DATA SECTION -

※ ※ ※

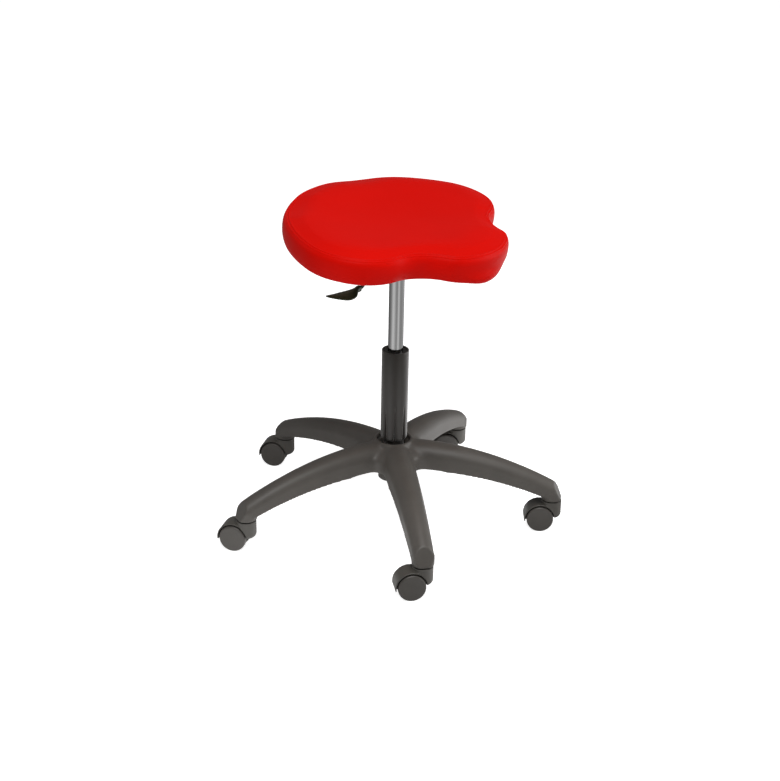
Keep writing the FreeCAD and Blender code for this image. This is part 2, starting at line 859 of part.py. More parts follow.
def all_pieces():
    pieces = {
        "star_base": star_base(),
        "stem_sleeves": stem_sleeves(),
        "caster_stems": caster_stems(),
        "outer_tube": outer_tube(),
        "guide_bush": guide_bush(),
        "bearing_lower_race": bearing_lower_race(),
        "bearing_balls": bearing_balls(),
        "bearing_upper_race": bearing_upper_race(),
        "piston_rod": piston_rod(),
        "piston": piston(),
        "bump_stop": bump_stop(),
        "clip_washer": clip_washer(),
        "rod_clip": rod_clip(),
        "gas_cylinder": gas_cylinder(),
        "rod_guide": rod_guide(),
        "valve_body": valve_body(),
        "release_pin": release_pin(),
        "taper_socket": taper_socket(),
        "seat_plate": seat_plate(),
        "lever_bracket": lever_bracket(),
        "lever_pivot": lever_pivot(),
        "lever_arm": lever_arm(),
        "lever_paddle": lever_paddle(),
        "plate_bolts": plate_bolts(),
        "tee_nuts": tee_nuts(),
        "seat_board": seat_board(),
        "seat_cushion": seat_cushion(),
    }
    housing, axle = caster_housing(), caster_axle()
    left, right = caster_wheel(1), caster_wheel(-1)
    for i in range(arm_count):
        name = "caster_%d_" % (i + 1)
        pieces[name + "housing"] = on_arm(housing, i)
        pieces[name + "axle"] = on_arm(axle, i)
        pieces[name + "wheel_left"] = on_arm(left, i)
        pieces[name + "wheel_right"] = on_arm(right, i)
    return pieces


os.makedirs("parts", exist_ok=True)
for node, shape in all_pieces().items():
    state = "valid" if shape.isValid() else "BROKEN"
    print(node, len(shape.Solids), state, round(shape.Volume), "mm3")
    shape.exportStep("parts/%s.step" % node)
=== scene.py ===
import json
import math

import bpy
import numpy as np
from mathutils import Matrix, Vector


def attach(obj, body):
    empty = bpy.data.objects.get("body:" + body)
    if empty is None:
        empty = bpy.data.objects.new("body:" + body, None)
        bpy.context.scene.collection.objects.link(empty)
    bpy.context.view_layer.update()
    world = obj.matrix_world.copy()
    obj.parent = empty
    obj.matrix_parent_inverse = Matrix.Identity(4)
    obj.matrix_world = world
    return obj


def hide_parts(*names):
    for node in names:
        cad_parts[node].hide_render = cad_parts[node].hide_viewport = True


# Looks of the saddle stool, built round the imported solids. Metres, +Z up, the seat's nose along -Y.

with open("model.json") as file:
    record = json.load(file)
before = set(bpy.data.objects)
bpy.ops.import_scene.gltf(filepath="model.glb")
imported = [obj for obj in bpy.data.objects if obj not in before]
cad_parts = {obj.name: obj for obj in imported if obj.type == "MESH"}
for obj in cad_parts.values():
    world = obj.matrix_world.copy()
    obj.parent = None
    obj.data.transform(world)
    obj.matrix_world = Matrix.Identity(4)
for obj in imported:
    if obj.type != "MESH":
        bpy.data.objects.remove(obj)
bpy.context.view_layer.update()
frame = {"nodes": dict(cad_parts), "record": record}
MM = 0.001
TURN = 2 * math.pi
CASTERS = range(1, 6)

# Camera, placed where the photograph was taken from
CAMERA_AT = Vector((-2.3089, -1.3773, 1.4383))
CAMERA_AIM = Vector((-0.0044, 0.0074, 0.2583))
CAMERA_ROLL = math.radians(1.13)
LENS_PX = 1584.0
PHOTO_LONG_SIDE = 781.0
SENSOR = 36.0

# Studio: brightness of the surroundings and of the floor, as the camera sees it and as it lights the object
AMBIENT = 0.19
FLOOR_SIZE = 12.0
FLOOR_SEEN, FLOOR_GLOW = 0.85, 0.15
FLOOR_ALBEDO_SEEN, FLOOR_ALBEDO, FLOOR_ROUGHNESS = 0.85, 0.45, 0.8
WHITE = (1.0, 1.0, 1.0, 1.0)
# bright sectors that the chrome mirrors as bands: angle to the camera's right, glow and tightness
BANDS = ((-42.0, 1.0, 7.0), (36.0, 0.9, 24.0), (132.0, 1.6, 24.0))

# soft boxes: name, angle to the camera's right, elevation, distance, sizes and watts, in metres and degrees
LIGHTS = (("front", 0.0, 54.0, 2.4, (0.8, 0.8), 25.0),
          ("top", 40.0, 76.0, 2.2, (1.0, 1.0), 22.0),
          ("right", 98.0, 16.0, 2.4, (1.0, 1.4), 26.0),
          ("left", -100.0, 34.0, 2.4, (1.0, 1.4), 2.6))
LIGHT_AIM = Vector((0, 0, 0.35))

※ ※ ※

TASK OBJECTIVE - Everything from the line that contains "for node, shape" to the line that contains "CASTERS = range(1, 6)" must be transcribed exactly, both end lines included.

REPLY -
for node, shape in all_pieces().items():
    state = "valid" if shape.isValid() else "BROKEN"
    print(node, len(shape.Solids), state, round(shape.Volume), "mm3")
    shape.exportStep("parts/%s.step" % node)
=== scene.py ===
import json
import math

import bpy
import numpy as np
from mathutils import Matrix, Vector


def attach(obj, body):
    empty = bpy.data.objects.get("body:" + body)
    if empty is None:
        empty = bpy.data.objects.new("body:" + body, None)
        bpy.context.scene.collection.objects.link(empty)
    bpy.context.view_layer.update()
    world = obj.matrix_world.copy()
    obj.parent = empty
    obj.matrix_parent_inverse = Matrix.Identity(4)
    obj.matrix_world = world
    return obj


def hide_parts(*names):
    for node in names:
        cad_parts[node].hide_render = cad_parts[node].hide_viewport = True


# Looks of the saddle stool, built round the imported solids. Metres, +Z up, the seat's nose along -Y.

with open("model.json") as file:
    record = json.load(file)
before = set(bpy.data.objects)
bpy.ops.import_scene.gltf(filepath="model.glb")
imported = [obj for obj in bpy.data.objects if obj not in before]
cad_parts = {obj.name: obj for obj in imported if obj.type == "MESH"}
for obj in cad_parts.values():
    world = obj.matrix_world.copy()
    obj.parent = None
    obj.data.transform(world)
    obj.matrix_world = Matrix.Identity(4)
for obj in imported:
    if obj.type != "MESH":
        bpy.data.objects.remove(obj)
bpy.context.view_layer.update()
frame = {"nodes": dict(cad_parts), "record": record}
MM = 0.001
TURN = 2 * math.pi
CASTERS = range(1, 6)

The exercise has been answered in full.